Mardi 6 septembre 2011
Nicolas Sarkozy et l’enseignement
Dans un pays où les salles de classe servent aussi de bureaux de vote, l’école est plus que l’école. Un enjeu politique, et même philosophique. À la veille de la présidentielle, le citoyen électeur est désorienté. On le serait à moins. Car il n’y a pas eu une politique de Sarkozy sur l’éducation, mais deux. Au moins. Celle du début du mandat concernait l’école primaire et visait à remettre l’école de papa au milieu du village. Retour aux programmes et aux méthodes traditionnels. En tout cas, dans le discours. Cette politique, réactionnaire au sens exact du terme, avait été plébiscitée par les électeurs au cours de la campagne présidentielle de 2007. Elle était portée par Xavier Darcos qui, admirable lettré, incarnait l’excellence de l’école des blouses grises et du tableau noir.
Mais Darcos sabotait lui-même son chef-d’œuvre en enlevant les deux heures de cours du samedi matin. Les parents pouvaient partir en week-end, et les technos de Bercy supprimer des milliers de postes en douceur. À l’époque, Darcos rêvait de succéder à Fillon à Matignon. Il préparait une réforme du lycée qui sonnait comme l’exact contraire de ce qu’il avait fait pour le primaire. On n’apprenait plus les batailles de Napoléon, mais on savait travailler en équipe, en partenariat avec les associations. Les attitudes étaient préférées aux connaissances, les savoir-faire au savoir. On y retrouvait tous les repères modernistes inventés par l’école américaine il y a cinquante ans, imposés à tout l’Occident par les organismes internationaux et popularisés par le fameux classement de Shanghai. C’est son successeur, Luc Chatel, qui mettait en œuvre cette réforme du lycée.

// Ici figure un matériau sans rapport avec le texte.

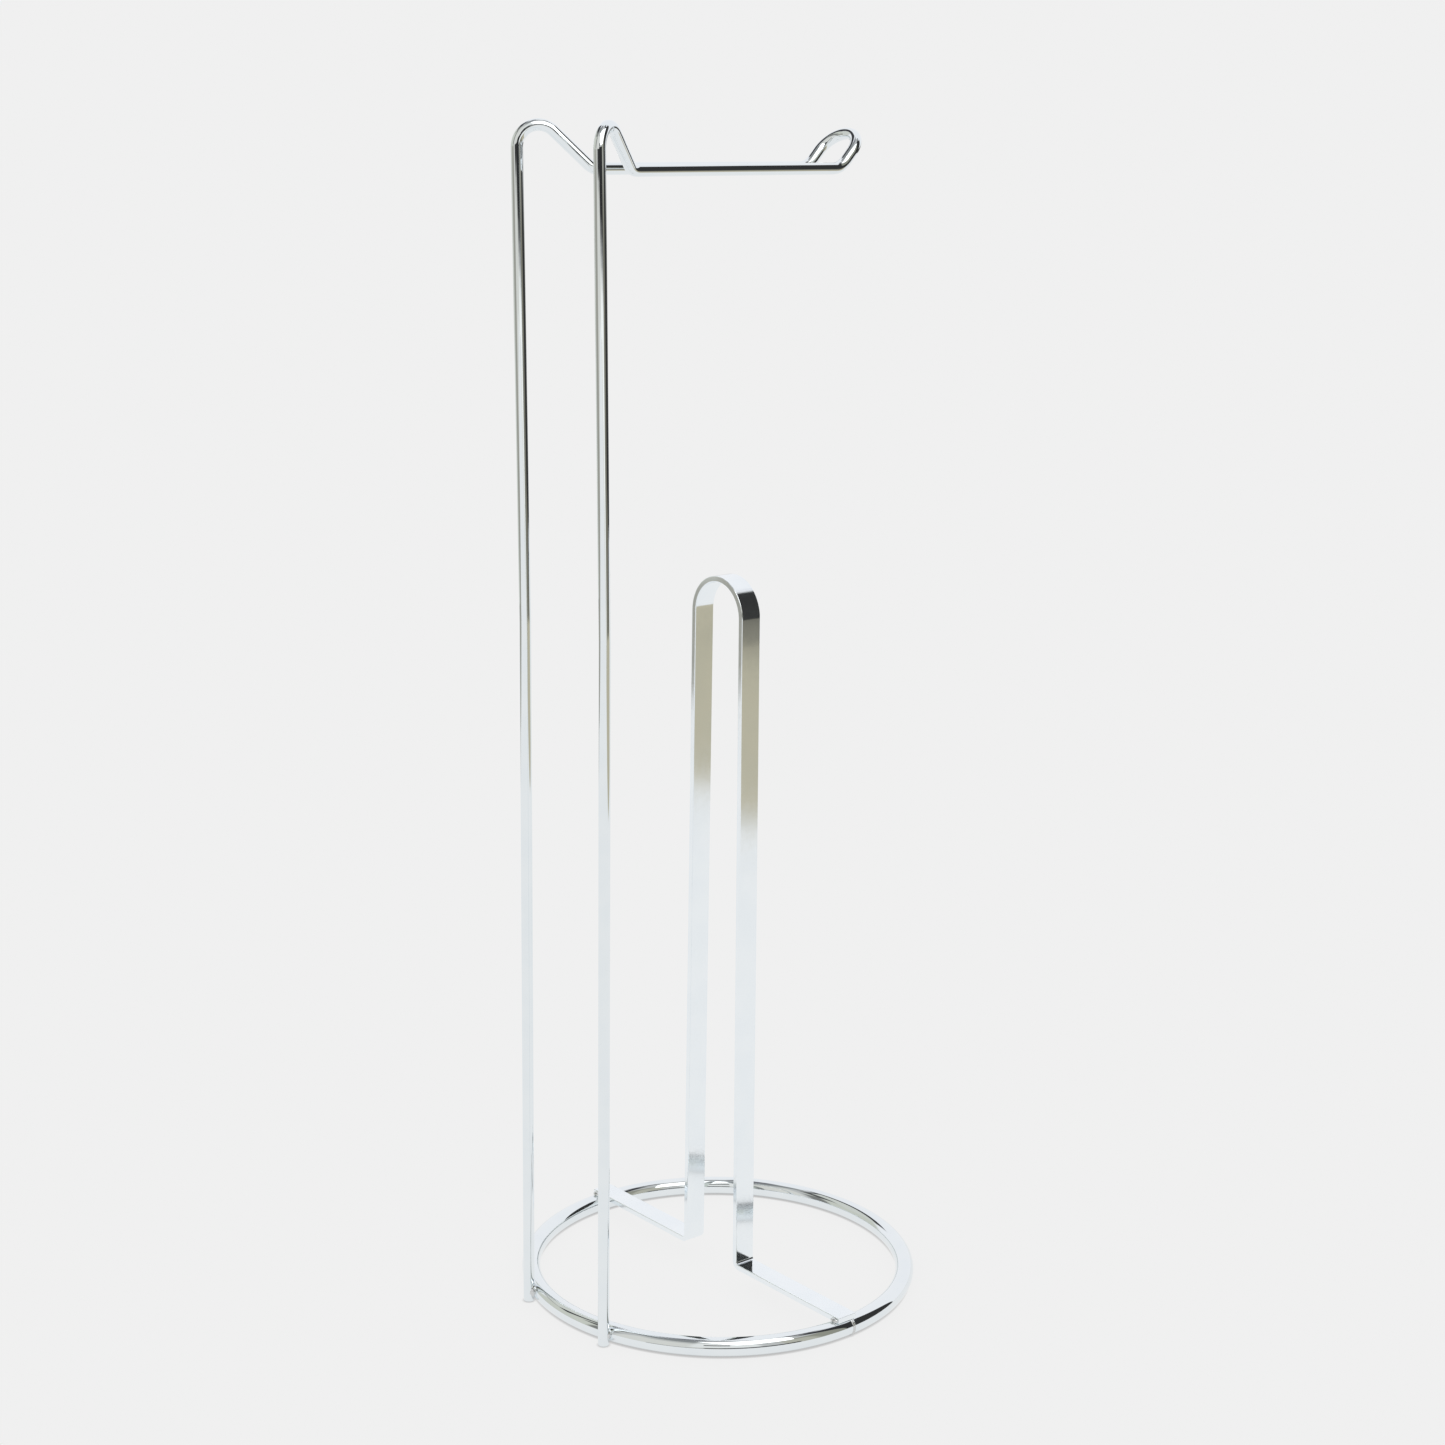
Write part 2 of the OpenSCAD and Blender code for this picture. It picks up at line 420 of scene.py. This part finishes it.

Le roi de la version latine avait accepté par ambition ce que le roi du PowerPoint appliquait par conviction.
Au-delà de la rituelle dénonciation du manque d’effectifs, la gauche emploie les mêmes mots que la droite. Elle aussi ne parle que de niveau de compétences, de parcours personnalisé, d’autonomie des élèves, de lutte contre les ghettos scolaires et les inégalités. Elle aussi érige l’anglais en langue universelle de communication et en critère principal de sélection des élites. Des mots et des concepts que la gauche a d’ailleurs inventés, magnifiés, avant de les imposer à la rue de Grenelle par la puissance de ses syndicats et surtout du corps des inspecteurs d’académie, qui ont puni depuis des décennies les instits et les profs rebelles à l’idéologie dominante. Magnifique exemple de continuité qui devrait plaire à tous ceux qui veulent sortir du clivage droite-gauche : pour détruire l’ex-meilleure école du monde, la droite et la gauche se sont donné la main, la gauche par idéologie, la droite par économie. Belle et bonne alliance des libéraux et des libertaires, des modernes des deux bords.
Écœurés par l’effondrement du niveau, les parents aisés assiègent les écoles privées et enrichissent les organismes de cours particuliers. Les enfants défavorisés sont abandonnés à leur triste sort. La gauche le reprochera à Sarkozy alors qu’il a été son meilleur élève.